Task directions
Reproduce only the lines from the one containing "bpy.data.objects.remove(obj)" through the one containing "rng = np.random.default_rng(11)", exactly as written and with both ends included.

Data listing
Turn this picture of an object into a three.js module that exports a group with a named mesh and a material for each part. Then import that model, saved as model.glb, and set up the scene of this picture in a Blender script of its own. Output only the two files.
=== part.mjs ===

* * *

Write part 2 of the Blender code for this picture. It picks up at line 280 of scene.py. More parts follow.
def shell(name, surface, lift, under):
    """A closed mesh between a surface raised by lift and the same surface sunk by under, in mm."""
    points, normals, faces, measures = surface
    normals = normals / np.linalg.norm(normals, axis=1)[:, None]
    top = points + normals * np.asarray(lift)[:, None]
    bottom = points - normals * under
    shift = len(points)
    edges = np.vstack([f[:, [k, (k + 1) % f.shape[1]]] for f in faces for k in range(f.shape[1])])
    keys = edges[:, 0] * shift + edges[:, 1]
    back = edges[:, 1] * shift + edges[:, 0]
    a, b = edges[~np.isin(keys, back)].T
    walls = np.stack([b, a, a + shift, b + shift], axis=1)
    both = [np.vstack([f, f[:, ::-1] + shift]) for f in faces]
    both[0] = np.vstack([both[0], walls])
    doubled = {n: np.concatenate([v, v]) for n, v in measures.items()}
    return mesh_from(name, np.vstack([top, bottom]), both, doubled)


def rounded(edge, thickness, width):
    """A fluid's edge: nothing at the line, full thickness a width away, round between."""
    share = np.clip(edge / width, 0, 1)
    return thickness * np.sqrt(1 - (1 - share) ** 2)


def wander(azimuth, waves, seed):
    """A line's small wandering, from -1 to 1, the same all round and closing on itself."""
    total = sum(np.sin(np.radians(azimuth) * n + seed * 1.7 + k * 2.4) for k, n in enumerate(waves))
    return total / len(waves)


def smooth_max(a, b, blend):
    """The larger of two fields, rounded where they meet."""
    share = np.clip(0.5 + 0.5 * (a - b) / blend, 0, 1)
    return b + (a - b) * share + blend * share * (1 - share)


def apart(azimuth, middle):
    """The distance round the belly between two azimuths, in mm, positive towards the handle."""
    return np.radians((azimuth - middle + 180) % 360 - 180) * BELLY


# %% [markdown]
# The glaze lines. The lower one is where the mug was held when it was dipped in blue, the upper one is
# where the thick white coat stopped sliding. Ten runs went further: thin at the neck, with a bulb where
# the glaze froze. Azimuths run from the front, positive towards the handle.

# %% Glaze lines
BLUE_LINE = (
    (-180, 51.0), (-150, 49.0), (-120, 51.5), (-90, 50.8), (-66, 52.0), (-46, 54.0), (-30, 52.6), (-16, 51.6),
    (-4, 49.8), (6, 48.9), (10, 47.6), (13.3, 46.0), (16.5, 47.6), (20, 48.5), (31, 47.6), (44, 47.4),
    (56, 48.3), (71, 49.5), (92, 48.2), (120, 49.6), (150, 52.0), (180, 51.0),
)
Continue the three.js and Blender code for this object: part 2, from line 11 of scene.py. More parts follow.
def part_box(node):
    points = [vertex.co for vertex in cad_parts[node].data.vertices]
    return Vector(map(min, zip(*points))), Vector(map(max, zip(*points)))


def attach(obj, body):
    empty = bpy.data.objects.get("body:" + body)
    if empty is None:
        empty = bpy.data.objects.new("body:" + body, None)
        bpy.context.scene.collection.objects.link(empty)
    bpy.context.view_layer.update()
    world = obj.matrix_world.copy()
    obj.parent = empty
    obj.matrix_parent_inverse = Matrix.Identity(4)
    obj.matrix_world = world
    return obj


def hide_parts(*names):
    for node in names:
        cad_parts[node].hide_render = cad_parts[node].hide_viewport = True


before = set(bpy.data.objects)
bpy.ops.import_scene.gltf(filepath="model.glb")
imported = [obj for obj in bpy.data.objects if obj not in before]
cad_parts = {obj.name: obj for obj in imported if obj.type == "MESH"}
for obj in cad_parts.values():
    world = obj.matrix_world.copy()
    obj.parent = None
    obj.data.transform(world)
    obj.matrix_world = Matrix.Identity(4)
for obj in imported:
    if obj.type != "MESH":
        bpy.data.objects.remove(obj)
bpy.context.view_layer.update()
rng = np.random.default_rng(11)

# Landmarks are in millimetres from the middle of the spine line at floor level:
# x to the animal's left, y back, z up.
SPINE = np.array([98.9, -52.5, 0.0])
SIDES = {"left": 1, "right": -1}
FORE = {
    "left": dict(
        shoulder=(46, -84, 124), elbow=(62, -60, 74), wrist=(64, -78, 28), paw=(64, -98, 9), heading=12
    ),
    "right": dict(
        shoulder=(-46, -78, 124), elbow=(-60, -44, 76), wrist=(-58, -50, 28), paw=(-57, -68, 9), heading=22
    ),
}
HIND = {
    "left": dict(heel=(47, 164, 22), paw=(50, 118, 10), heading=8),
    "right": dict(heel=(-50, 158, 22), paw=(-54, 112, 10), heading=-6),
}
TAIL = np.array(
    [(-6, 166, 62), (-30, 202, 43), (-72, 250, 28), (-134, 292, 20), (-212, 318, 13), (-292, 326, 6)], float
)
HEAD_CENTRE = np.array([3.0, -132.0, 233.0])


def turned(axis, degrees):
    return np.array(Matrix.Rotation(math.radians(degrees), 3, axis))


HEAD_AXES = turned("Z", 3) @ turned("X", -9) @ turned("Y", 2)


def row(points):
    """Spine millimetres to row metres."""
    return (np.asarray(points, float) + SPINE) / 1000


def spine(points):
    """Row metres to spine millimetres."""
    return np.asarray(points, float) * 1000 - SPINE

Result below
        bpy.data.objects.remove(obj)
bpy.context.view_layer.update()
rng = np.random.default_rng(11)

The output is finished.